— Begin DATA TO USE —
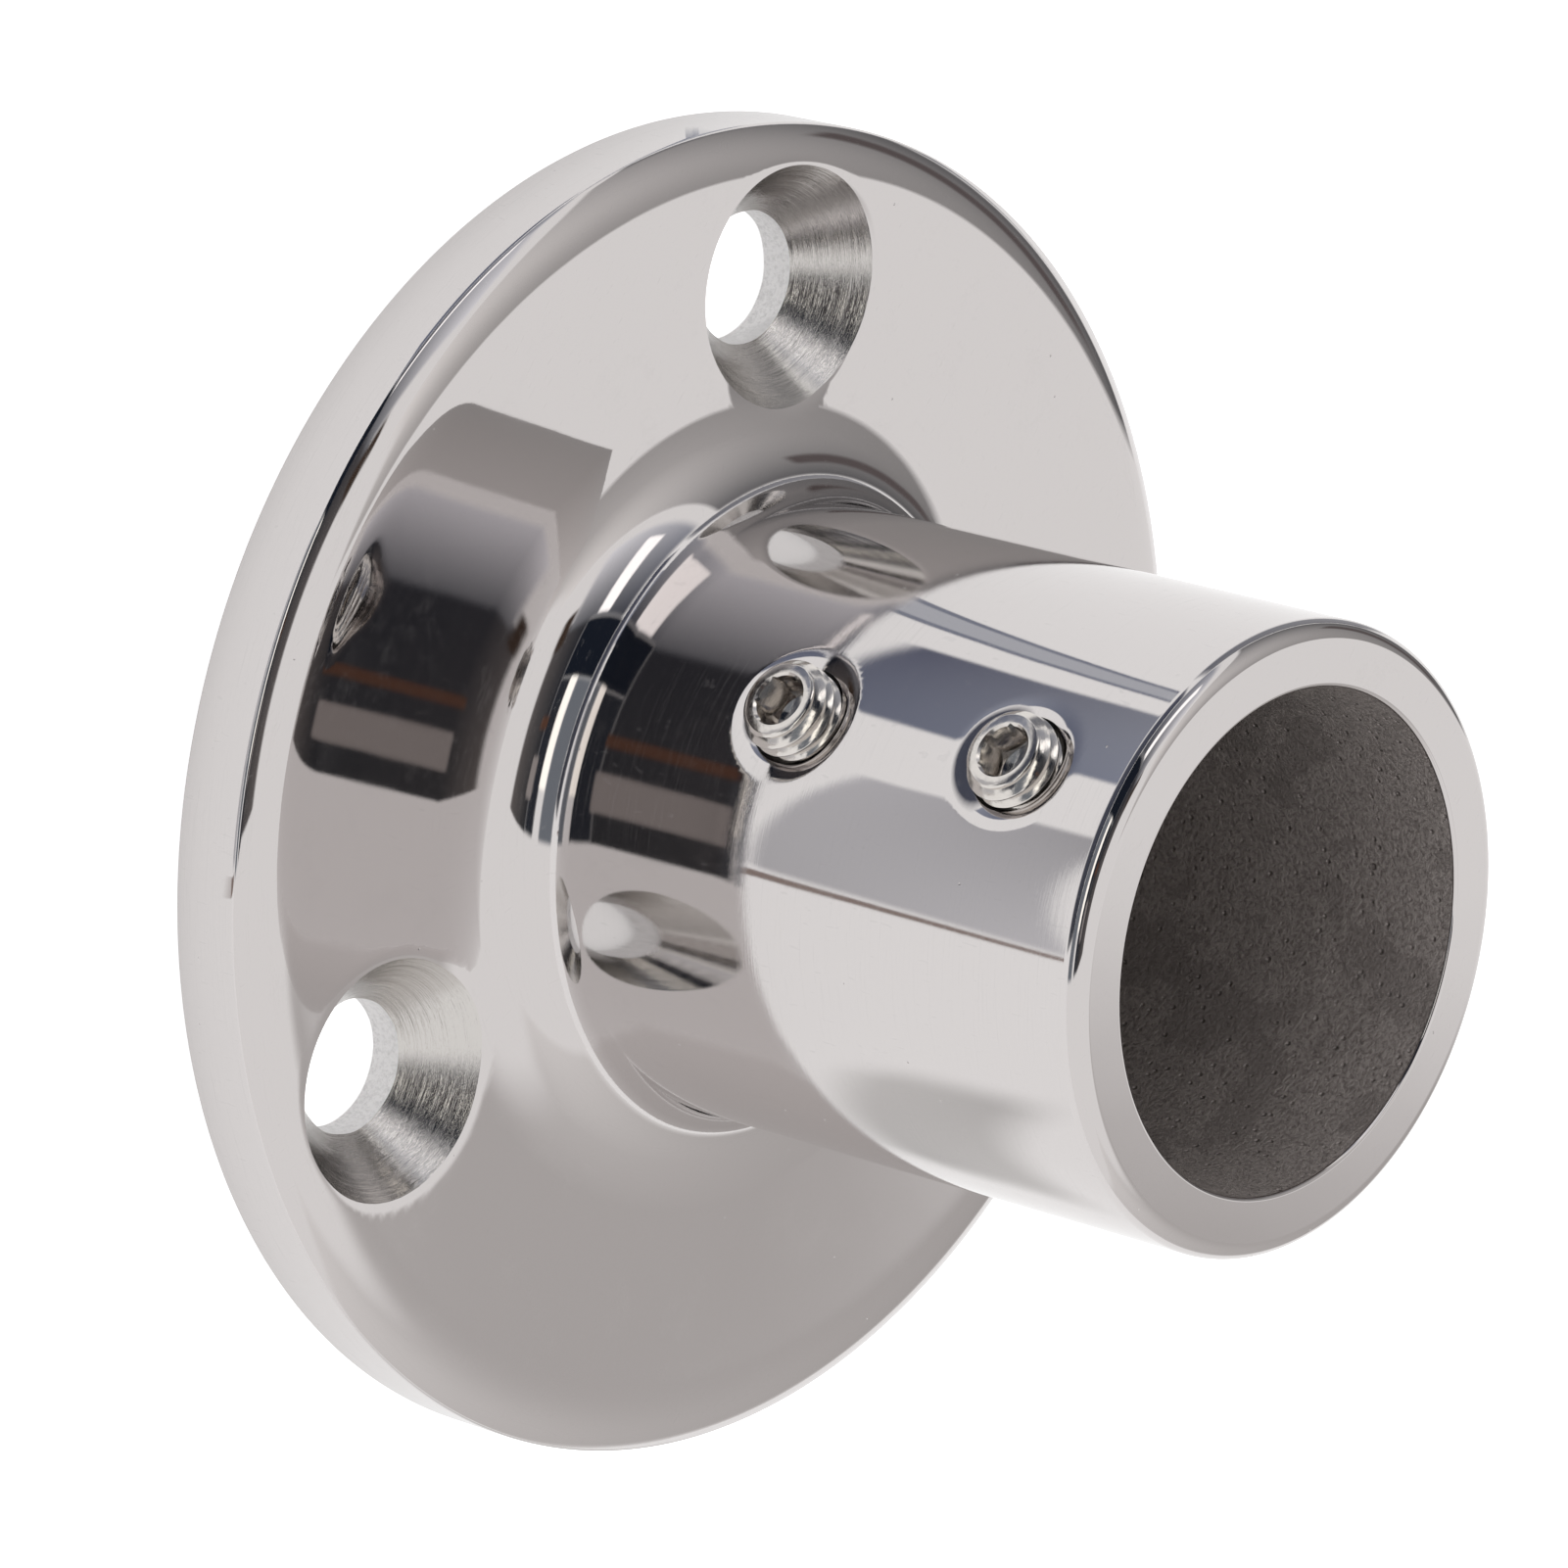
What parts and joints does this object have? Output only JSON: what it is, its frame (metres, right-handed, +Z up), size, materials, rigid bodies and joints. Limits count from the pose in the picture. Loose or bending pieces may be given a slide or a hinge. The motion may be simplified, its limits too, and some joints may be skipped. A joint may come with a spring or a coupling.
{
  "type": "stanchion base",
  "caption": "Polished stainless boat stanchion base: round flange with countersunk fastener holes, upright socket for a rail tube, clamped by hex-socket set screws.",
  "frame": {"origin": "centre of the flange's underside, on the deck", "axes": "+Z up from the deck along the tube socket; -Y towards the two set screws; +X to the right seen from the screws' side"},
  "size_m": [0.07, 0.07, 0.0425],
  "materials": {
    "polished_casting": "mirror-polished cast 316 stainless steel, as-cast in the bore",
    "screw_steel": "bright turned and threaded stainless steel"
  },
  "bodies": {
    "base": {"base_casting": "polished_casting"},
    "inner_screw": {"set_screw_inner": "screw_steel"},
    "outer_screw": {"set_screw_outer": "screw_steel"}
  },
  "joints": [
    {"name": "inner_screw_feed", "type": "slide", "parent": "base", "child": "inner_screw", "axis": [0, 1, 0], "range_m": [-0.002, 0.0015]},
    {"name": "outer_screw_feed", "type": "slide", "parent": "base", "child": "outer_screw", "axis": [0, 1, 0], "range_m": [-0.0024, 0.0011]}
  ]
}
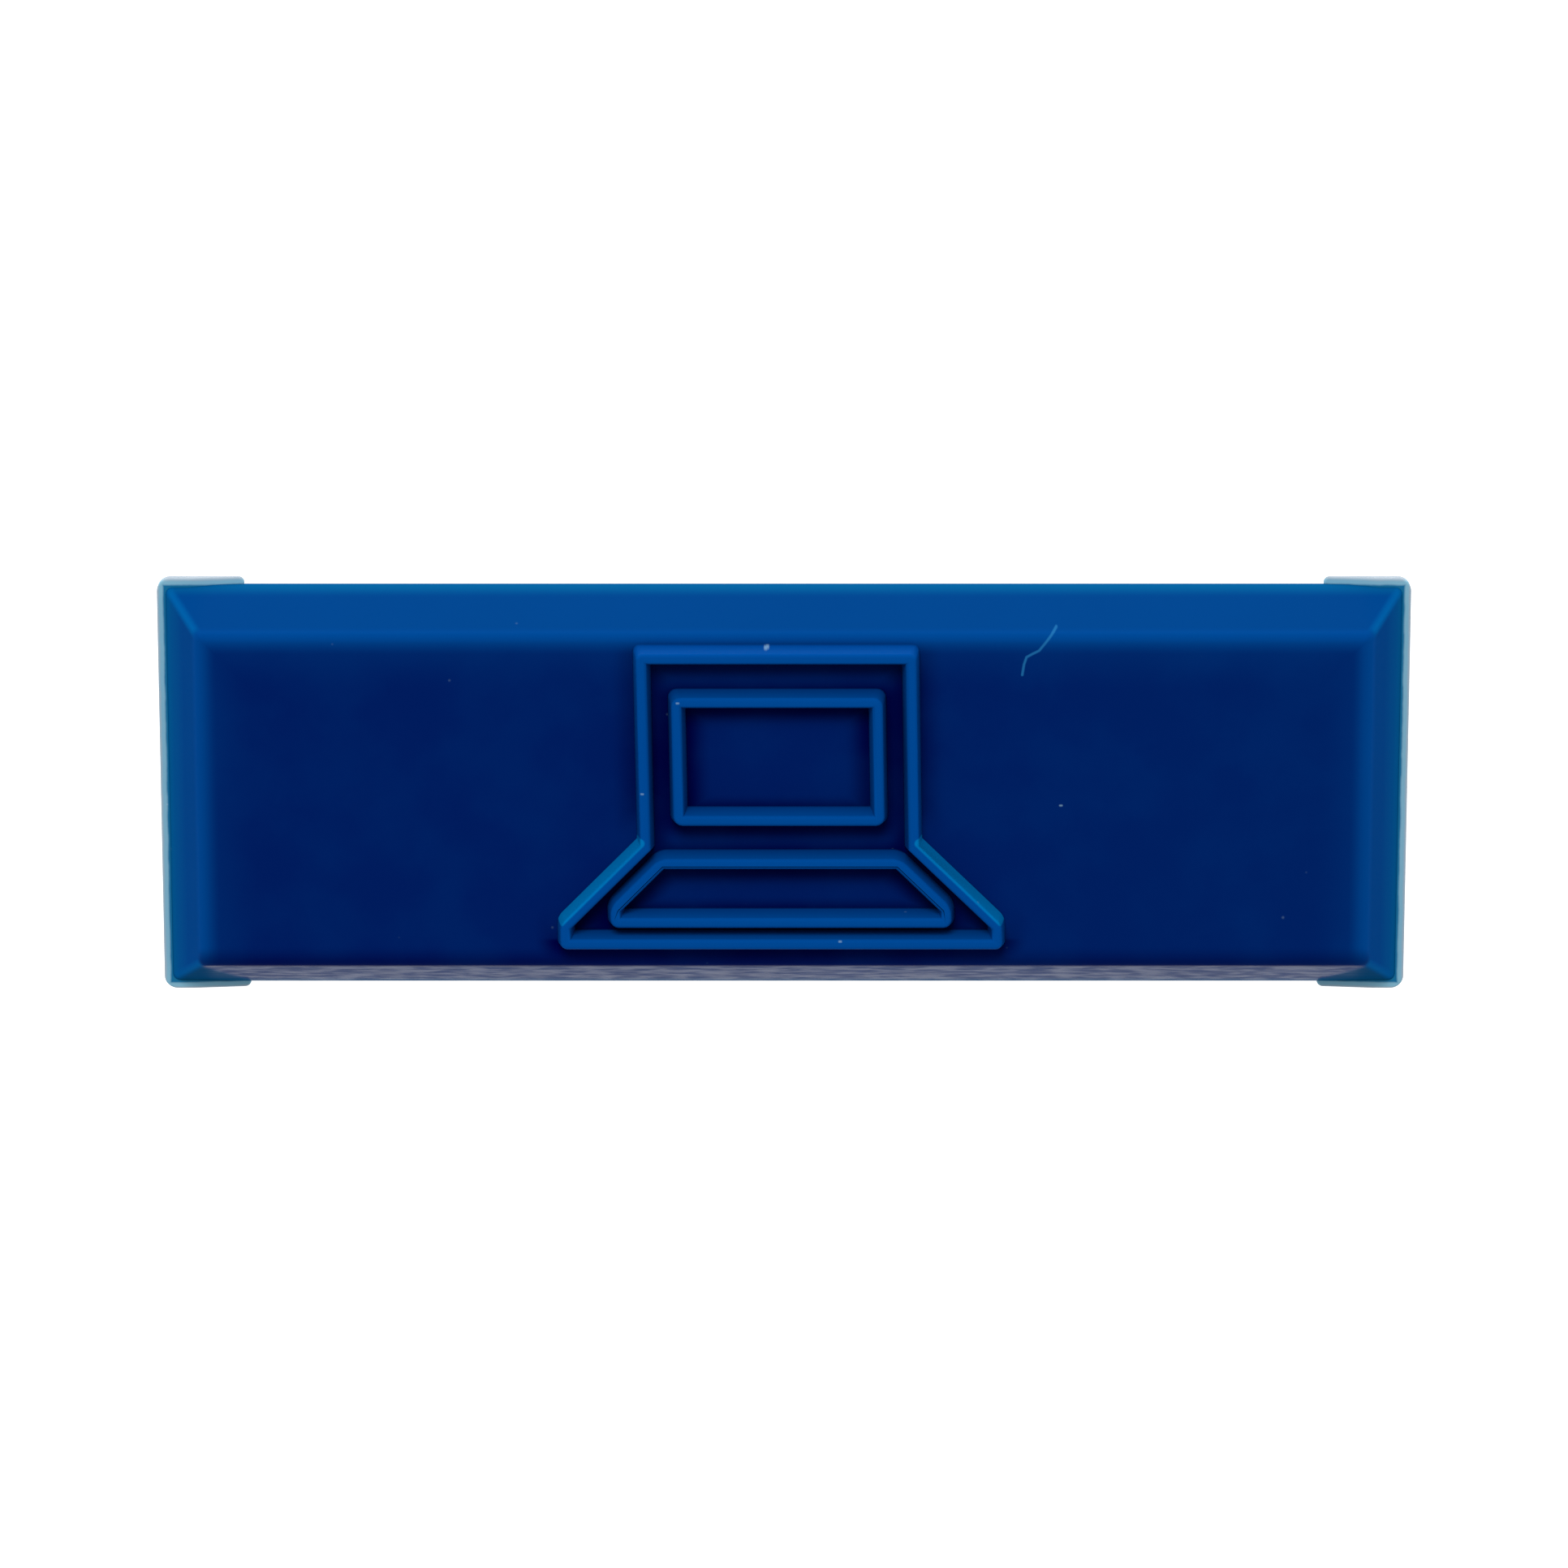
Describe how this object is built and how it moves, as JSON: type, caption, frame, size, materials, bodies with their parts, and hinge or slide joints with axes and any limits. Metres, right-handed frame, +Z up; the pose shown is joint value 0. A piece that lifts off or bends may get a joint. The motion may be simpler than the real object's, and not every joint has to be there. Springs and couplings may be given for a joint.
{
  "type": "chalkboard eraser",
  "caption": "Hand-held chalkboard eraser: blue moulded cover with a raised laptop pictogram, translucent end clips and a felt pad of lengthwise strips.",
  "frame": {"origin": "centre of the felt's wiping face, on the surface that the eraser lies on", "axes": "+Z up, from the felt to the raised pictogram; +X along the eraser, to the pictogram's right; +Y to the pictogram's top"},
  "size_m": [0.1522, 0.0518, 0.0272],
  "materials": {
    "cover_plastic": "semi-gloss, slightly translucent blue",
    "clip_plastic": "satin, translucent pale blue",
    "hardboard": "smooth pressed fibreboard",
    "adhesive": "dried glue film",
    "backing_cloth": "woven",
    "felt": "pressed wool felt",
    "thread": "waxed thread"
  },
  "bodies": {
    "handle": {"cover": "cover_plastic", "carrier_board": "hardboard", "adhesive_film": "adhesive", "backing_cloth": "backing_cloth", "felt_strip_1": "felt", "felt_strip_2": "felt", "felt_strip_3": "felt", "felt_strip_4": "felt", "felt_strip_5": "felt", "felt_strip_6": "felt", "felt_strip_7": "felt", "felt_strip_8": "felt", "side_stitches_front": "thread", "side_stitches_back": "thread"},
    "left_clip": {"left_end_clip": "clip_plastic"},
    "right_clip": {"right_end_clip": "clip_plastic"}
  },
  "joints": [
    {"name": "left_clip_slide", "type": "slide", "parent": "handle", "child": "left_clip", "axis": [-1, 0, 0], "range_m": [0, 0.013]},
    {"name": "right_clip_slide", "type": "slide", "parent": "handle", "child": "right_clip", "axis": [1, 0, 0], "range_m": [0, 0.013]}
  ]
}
— End DATA TO USE —
TASK TO COMPLETE
Check each line above for the word "that" and say how many have it, with nothing else.

EXERCISE SOLUTION
2